For several years, the NBA embraced "hip-hop culture". Rappers Nelly and Jay-Z have ownership stakes in NBA teams (the Charlotte Hornets and Brooklyn Nets respectively), and many artists have worn NBA throwback jerseys in music videos. In turn, the NBA plays rap and hip-hop in arenas during games, and ABC/ESPN used the music during game coverage. Some NBA players have tried rap or hip-hop themselves (Shaquille O'Neal, Kobe Bryant, Tony Parker, Allen Iverson (under the rap name "Jewelz"), and notoriously, Metta World Peace are some examples. In 1994, Epic Records released an album entitled B-Ball's Best Kept Secret, which featured hip hop songs performed by several NBA players, including Jason Kidd, Dana Barros and Isaiah Rider.

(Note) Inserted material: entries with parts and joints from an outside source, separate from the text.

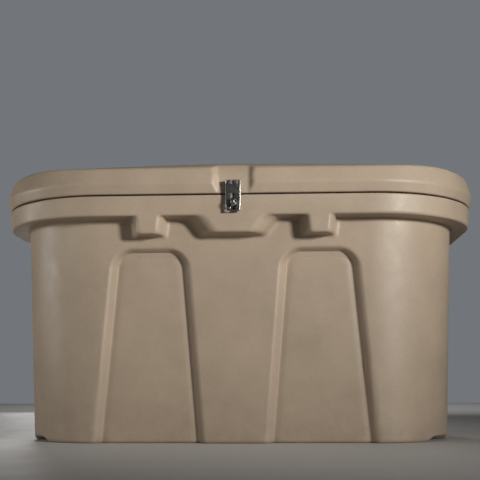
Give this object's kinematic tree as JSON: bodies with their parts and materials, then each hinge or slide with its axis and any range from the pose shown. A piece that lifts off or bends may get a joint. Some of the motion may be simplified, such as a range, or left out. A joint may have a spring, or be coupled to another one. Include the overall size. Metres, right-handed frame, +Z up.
{
  "type": "dock box",
  "caption": "Large lidded outdoor storage chest with a tapered tub, stepped rim, crowned hinged lid, gas struts, drain and a lockable hasp.",
  "frame": {"origin": "middle of the underside, on the floor, under the middle of the chest's width and depth", "axes": "+X to the right along the chest's width, +Y from the front with the hasp to the back with the hinge, +Z up"},
  "size_m": [1.228, 0.6481, 0.6895],
  "materials": {
    "tub_plastic": "tan rotationally moulded polyethylene, fine orange-peel texture, satin",
    "lid_plastic": "tan rotationally moulded polyethylene, fine orange-peel texture, satin",
    "foam": "closed-cell foam, raw",
    "seal_rubber": "black EPDM",
    "hinge_steel": "stainless steel, brushed",
    "hasp_steel": "stainless steel, polished and slightly dulled",
    "screw_steel": "stainless steel fasteners",
    "drain_plastic": "black moulded nylon",
    "bracket_steel": "stainless steel, pressed",
    "strut_paint": "black painted steel tube, semi-gloss",
    "strut_plastic": "black glass-filled nylon",
    "rod_chrome": "hard chromed rod"
  },
  "bodies": {
    "tub": {"tub": "tub_plastic", "weather_seal": "seal_rubber", "hinge_tub_leaf": "hinge_steel", "hinge_pin": "hinge_steel", "hinge_tub_screws": "screw_steel", "staple_plate": "hasp_steel", "staple_screws": "screw_steel", "staple_backing_plate": "hasp_steel", "drain_bushing": "drain_plastic", "drain_gasket": "seal_rubber", "drain_nut": "drain_plastic", "strut_anchor_left": "bracket_steel", "strut_anchor_right": "bracket_steel", "strut_anchor_screws": "screw_steel", "strut_clip_left": "bracket_steel", "strut_clip_right": "bracket_steel"},
    "lid": {"lid_shell": "lid_plastic", "lid_liner": "lid_plastic", "lid_core": "foam", "hinge_lid_leaf": "hinge_steel", "hinge_lid_screws": "screw_steel", "hasp_leaf": "hasp_steel", "hasp_pin": "hasp_steel", "hasp_screws": "screw_steel", "hasp_backing_plate": "hasp_steel", "strut_lid_bracket_left": "bracket_steel", "strut_lid_bracket_right": "bracket_steel", "strut_bracket_screws": "screw_steel"},
    "hasp_arm": {"hasp_arm": "hasp_steel"},
    "turning_eye": {"staple_eye": "hasp_steel"},
    "drain_plug": {"drain_plug": "drain_plastic", "drain_plug_seal": "seal_rubber"},
    "strut_cylinder_left": {"strut_cylinder_left": "strut_paint", "strut_lower_end_left": "strut_plastic"},
    "strut_cylinder_right": {"strut_cylinder_right": "strut_paint", "strut_lower_end_right": "strut_plastic"},
    "strut_rod_left": {"strut_rod_left": "rod_chrome", "strut_upper_end_left": "strut_plastic"},
    "strut_rod_right": {"strut_rod_right": "rod_chrome", "strut_upper_end_right": "strut_plastic"}
  },
  "joints": [
    {"name": "lid_hinge", "type": "hinge", "parent": "tub", "child": "lid", "pos_m": [0, 0.3169, 0.58475], "axis": [-1, 0, 0], "range_deg": [0, 82]},
    {"name": "hasp_swing", "type": "hinge", "parent": "lid", "child": "hasp_arm", "pos_m": [0, -0.3025, 0.614], "axis": [-1, 0, 0], "range_deg": [0, 165]},
    {"name": "eye_turn", "type": "hinge", "parent": "tub", "child": "turning_eye", "pos_m": [0, -0.29671, 0.562], "axis": [0, -0.9981, -0.0611], "range_deg": [-90, 90]},
    {"name": "drain_plug_pull", "type": "slide", "parent": "tub", "child": "drain_plug", "axis": [0.999, 0, -0.0449], "range_m": [0, 0.04]},
    {"name": "strut_swing_left", "type": "hinge", "parent": "tub", "child": "strut_cylinder_left", "pos_m": [-0.5, 0.1769, 0.37975], "axis": [-1, 0, 0], "range_deg": [0, 5.17]},
    {"name": "strut_slide_left", "type": "slide", "parent": "strut_cylinder_left", "child": "strut_rod_left", "axis": [0, 0.2794, 0.9602], "range_m": [0, 0.11151]},
    {"name": "strut_swing_right", "type": "hinge", "parent": "tub", "child": "strut_cylinder_right", "pos_m": [0.5, 0.1769, 0.37975], "axis": [-1, 0, 0], "range_deg": [0, 5.17]},
    {"name": "strut_slide_right", "type": "slide", "parent": "strut_cylinder_right", "child": "strut_rod_right", "axis": [0, 0.2794, 0.9602], "range_m": [0, 0.11151]}
  ],
  "couplings": [
    {"joint": "strut_swing_left", "follows": "lid_hinge", "ratio": 0.062838},
    {"joint": "strut_slide_left", "follows": "lid_hinge", "m_per_rad": 0.077774},
    {"joint": "strut_swing_right", "follows": "lid_hinge", "ratio": 0.062838},
    {"joint": "strut_slide_right", "follows": "lid_hinge", "m_per_rad": 0.077774}
  ]
}
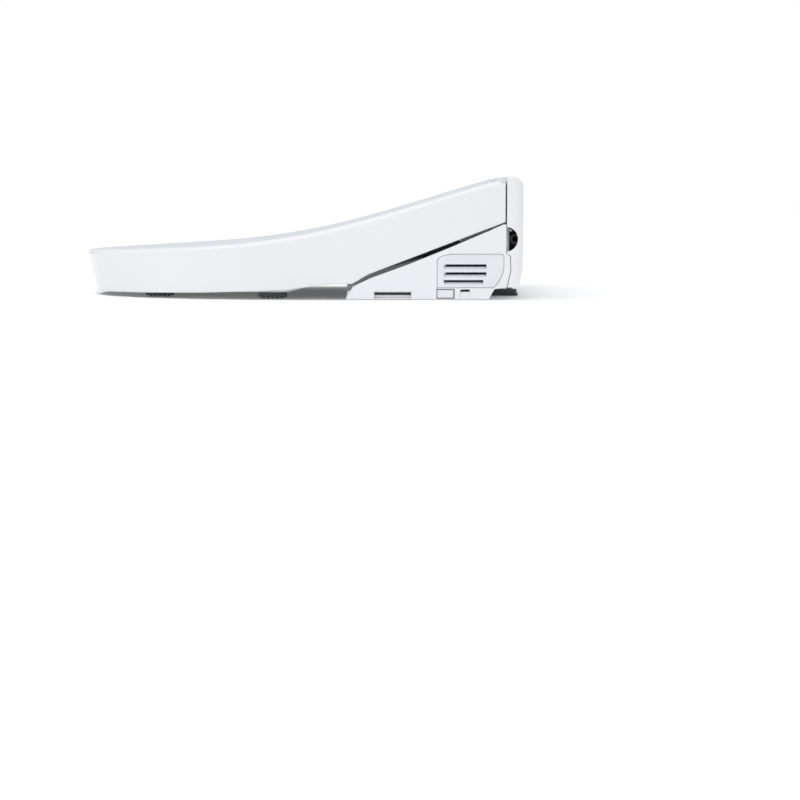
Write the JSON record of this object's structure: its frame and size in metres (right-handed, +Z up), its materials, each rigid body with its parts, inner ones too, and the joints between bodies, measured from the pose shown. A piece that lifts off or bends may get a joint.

The connection has often been noted from the large African American constituency of players, which also dominate the hip hop industry. Another source of comparison is the inner city's traditional appeal to basketball, which also helped foster hip hop and its culture in its early beginnings.

Television

CBS

Unlike later NBA broadcast partners, CBS used lyrics in their theme music from 1973–76. They were also used for most of the 1978–79 season. The lyrics, sung in an upbeat fashion by an ensemble of singers, were paired with visuals using rotoscoped basketball players in silhouette, against a black background and outlined in different colors. The lyrics for the full version (there were also shorter versions of the theme and lyrics presented below) are below:

Give it all you've got,
Take your very best shot
And may the best team win.
The time is now, the name of the game is action.

They're on the floor,
And they're ready to score,
So let the game begin,
And let's see how the ball's going to bounce today

Welcome to N-B-A.
Come on, and join the roar of the crowd
Here's another classic about,
To come your way...

You'll see the best in basketball
When you watch the N-B-A,
When you watch the N-B-A on C-B-S.

(N-B-A on C-B-S, N-B-A on C-B-S, ... etc. fading out)

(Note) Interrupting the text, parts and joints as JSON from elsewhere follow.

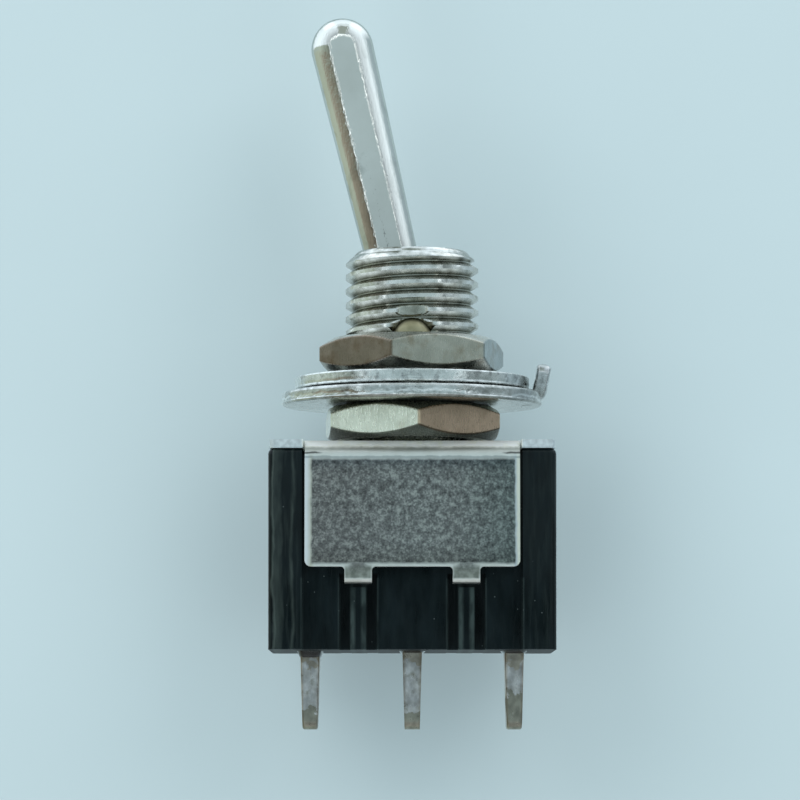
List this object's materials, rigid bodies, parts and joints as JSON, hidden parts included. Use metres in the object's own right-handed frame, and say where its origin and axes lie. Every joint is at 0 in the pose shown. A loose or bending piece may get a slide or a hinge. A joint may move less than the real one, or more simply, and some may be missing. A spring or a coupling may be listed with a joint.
{
  "type": "toggle switch",
  "caption": "Miniature panel-mount toggle switch: bat lever on a threaded bushing, bent metal cover crimped on a black case, solder lugs below.",
  "frame": {"origin": "on the bushing's axis at the upper nut's top face, where the free stretch of the mounting thread begins", "axes": "+Z along the bushing's axis from the case towards the lever; +X towards the locking ring's bent tab, along the row of terminals; +Y towards the bushing's keyway"},
  "size_m": [0.0132, 0.0121, 0.0332],
  "materials": {
    "lever": "polished nickel plate",
    "bushing": "nickel plate over a cut thread",
    "pivot_pin": "bare brass end",
    "plunger": "natural moulded",
    "plunger_spring": "drawn wire",
    "rocker": "stamped strip",
    "rocker_contact_left": "silver",
    "rocker_contact_right": "silver",
    "case": "black moulded, half gloss",
    "cover": "bright tin plate with fine mottling",
    "terminal_left": "silver plate, brown tarnish",
    "terminal_common": "silver plate, brown tarnish",
    "terminal_right": "silver plate, brown tarnish",
    "fixed_contact_left": "silver",
    "fixed_contact_right": "silver",
    "seal_left": "cured resin",
    "seal_common": "cured resin",
    "seal_right": "cured resin",
    "upper_nut": "nickel plate, milled flats",
    "lower_nut": "nickel plate, milled flats",
    "tooth_washer": "nickel plate",
    "locking_ring": "nickel plate"
  },
  "bodies": {
    "base": {"bushing": "bushing", "pivot_pin": "pivot_pin", "case": "case", "cover": "cover", "terminal_left": "terminal_left", "terminal_common": "terminal_common", "terminal_right": "terminal_right", "fixed_contact_left": "fixed_contact_left", "fixed_contact_right": "fixed_contact_right", "seal_left": "seal_left", "seal_common": "seal_common", "seal_right": "seal_right", "tooth_washer": "tooth_washer", "locking_ring": "locking_ring"},
    "lever": {"lever": "lever", "plunger_spring": "plunger_spring"},
    "plunger": {"plunger": "plunger"},
    "rocker": {"rocker": "rocker", "rocker_contact_left": "rocker_contact_left", "rocker_contact_right": "rocker_contact_right"},
    "upper_nut": {"upper_nut": "upper_nut"},
    "lower_nut": {"lower_nut": "lower_nut"}
  },
  "joints": [
    {"name": "lever_tilt", "type": "hinge", "parent": "base", "child": "lever", "pos_m": [0, 0, -0.00015], "axis": [0, 1, 0], "range_deg": [0, 26.5]},
    {"name": "plunger_slide", "type": "slide", "parent": "lever", "child": "plunger", "axis": [-0.2292, 0, 0.9734], "range_m": [0, 0.0008], "stiffness_N_per_m": 600, "springref_m": -0.002, "deforming": ["plunger_spring"]},
    {"name": "rocker_tilt", "type": "hinge", "parent": "base", "child": "rocker", "pos_m": [0, 0, -0.01013], "axis": [0, 1, 0], "range_deg": [-12, 0]},
    {"name": "upper_nut_turn", "type": "hinge", "parent": "base", "child": "upper_nut", "pos_m": [0, 0, -0.0008], "axis": [0, 0, 1], "continuous": true},
    {"name": "lower_nut_turn", "type": "hinge", "parent": "base", "child": "lower_nut", "pos_m": [0, 0, -0.00397], "axis": [0, 0, 1], "continuous": true}
  ],
  "couplings": [
    {"joint": "rocker_tilt", "follows": "lever_tilt", "ratio": -0.4528}
  ]
}
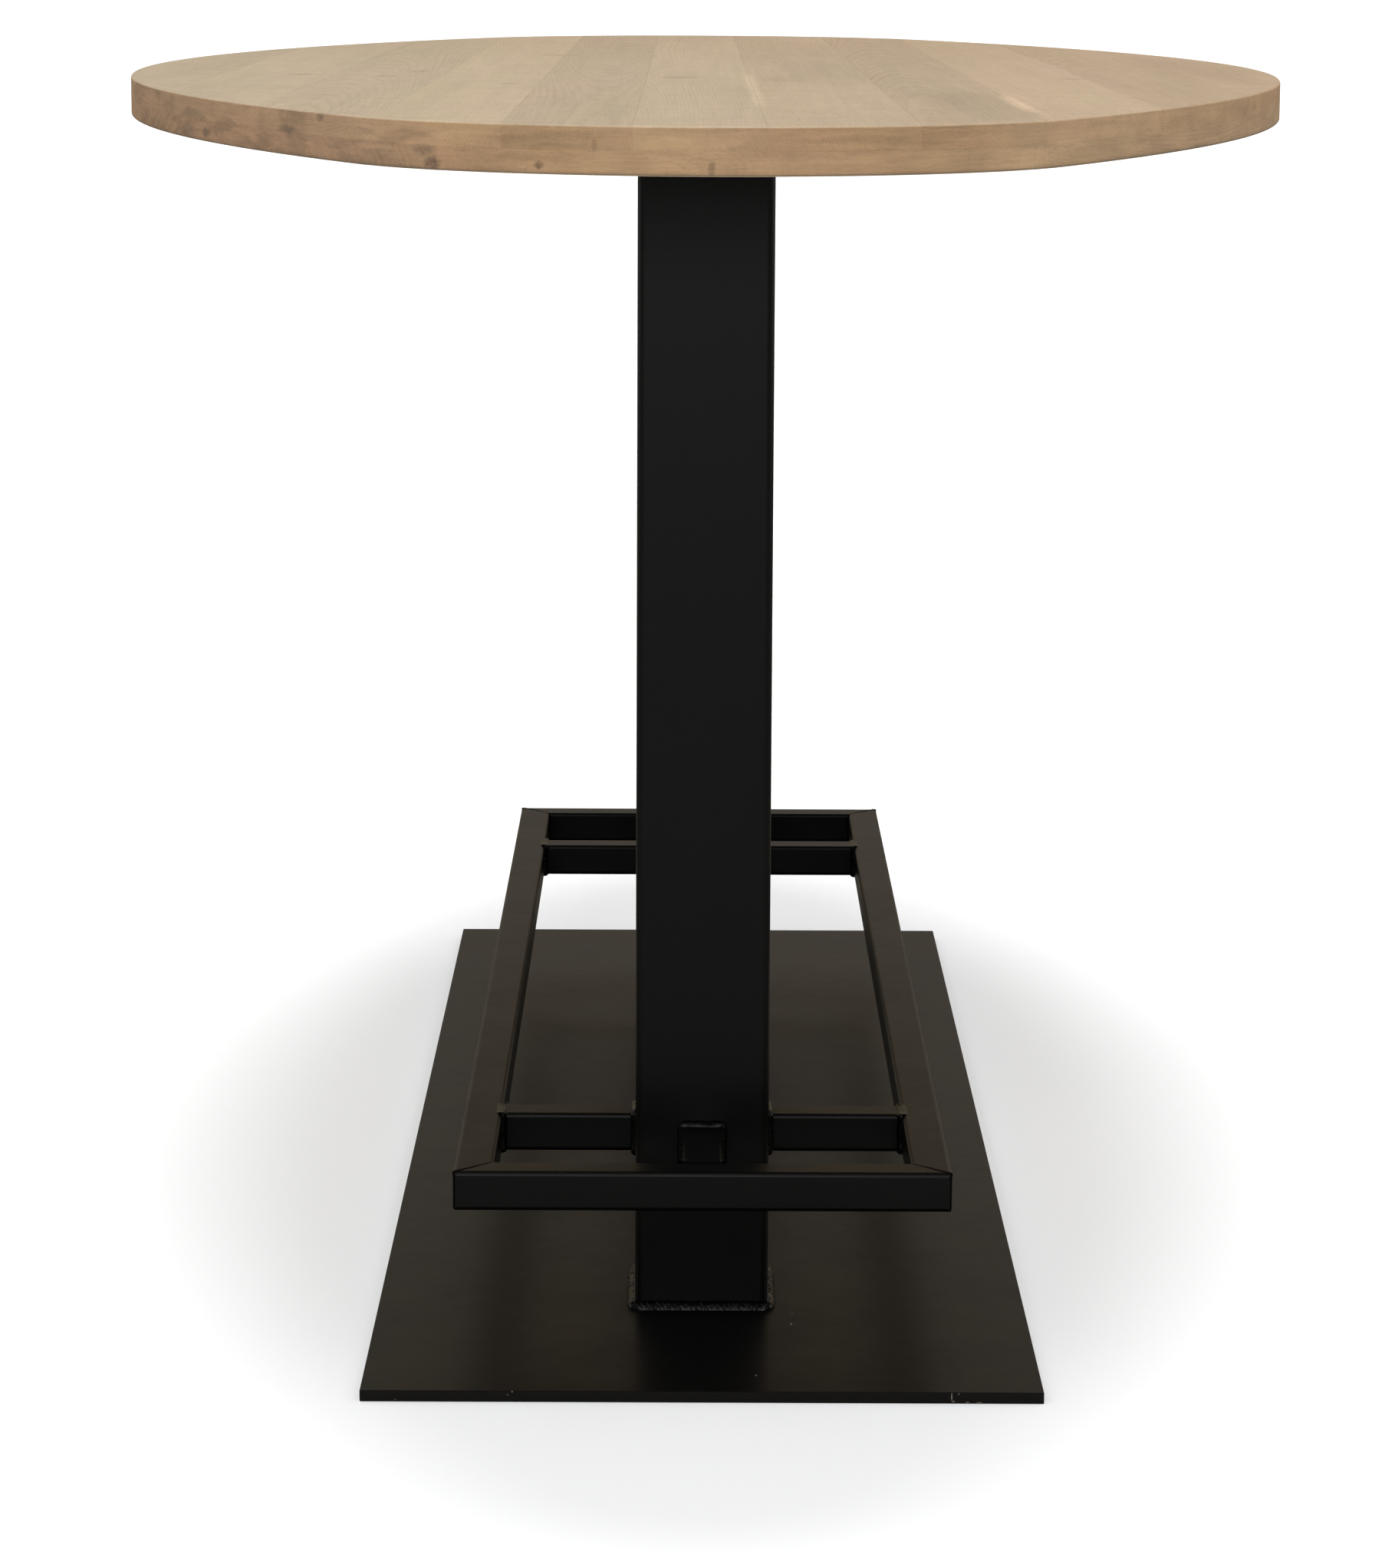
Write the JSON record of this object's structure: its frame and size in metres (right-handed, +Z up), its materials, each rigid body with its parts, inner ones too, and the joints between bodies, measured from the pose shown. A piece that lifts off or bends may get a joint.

Starting in 1977, CBS used an alternate opening showing a montage of still pictures of current NBA star athletes with music (similar to the music used by the network for its CBS' NFL coverage at that time) accompanying it. During the 1977–78 season CBS used highlights and various shots of the arena where the game would take place to the music of Van McCoy's "Two Points". In 1980, CBS used rotoscoped animation in silhouette of one player shooting a jumpshot and the ball in mid air rolling all the NBA teams as it spun in the air, with the music of Francis Monkman's "G-Force" behind it. During the 1978–79 season, the music for the highlights was "Chase", the theme by Giorgio Moroder for the movie Midnight Express. The opening guitar and horn riff of the Chicago hit "Alive Again" were used for the highlights prior to the opening animation during the 1979–80 and 1980–81 seasons.

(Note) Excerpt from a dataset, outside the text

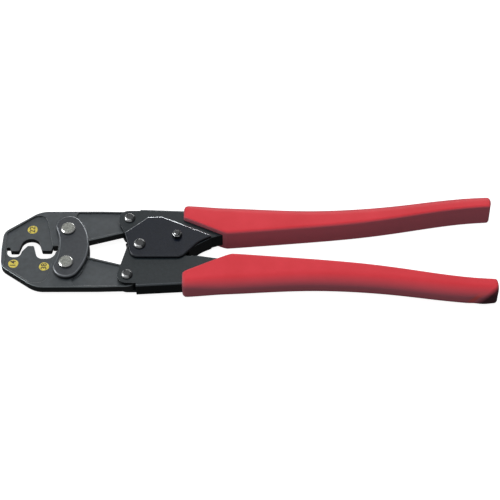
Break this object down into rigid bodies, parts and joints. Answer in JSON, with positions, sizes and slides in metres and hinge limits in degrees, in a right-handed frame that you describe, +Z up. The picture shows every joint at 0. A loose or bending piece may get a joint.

By the 1983 NBA Finals, the opening sequence was set in a primitive computer-generated montage of basketball action inside a virtual arena that looked similar to the Boston Garden. This opening sequence (which was usually intertwined by a montage of live basketball action complete with narration) was created by Bill Feigenbaum, who also created a similar open for The NFL Today used around the same time. This opening melody (mostly consisting of an uptempo series of four notes and three bars each) from 1983–1988 is generally considered to be the most familiar theme music that The NBA on CBS used.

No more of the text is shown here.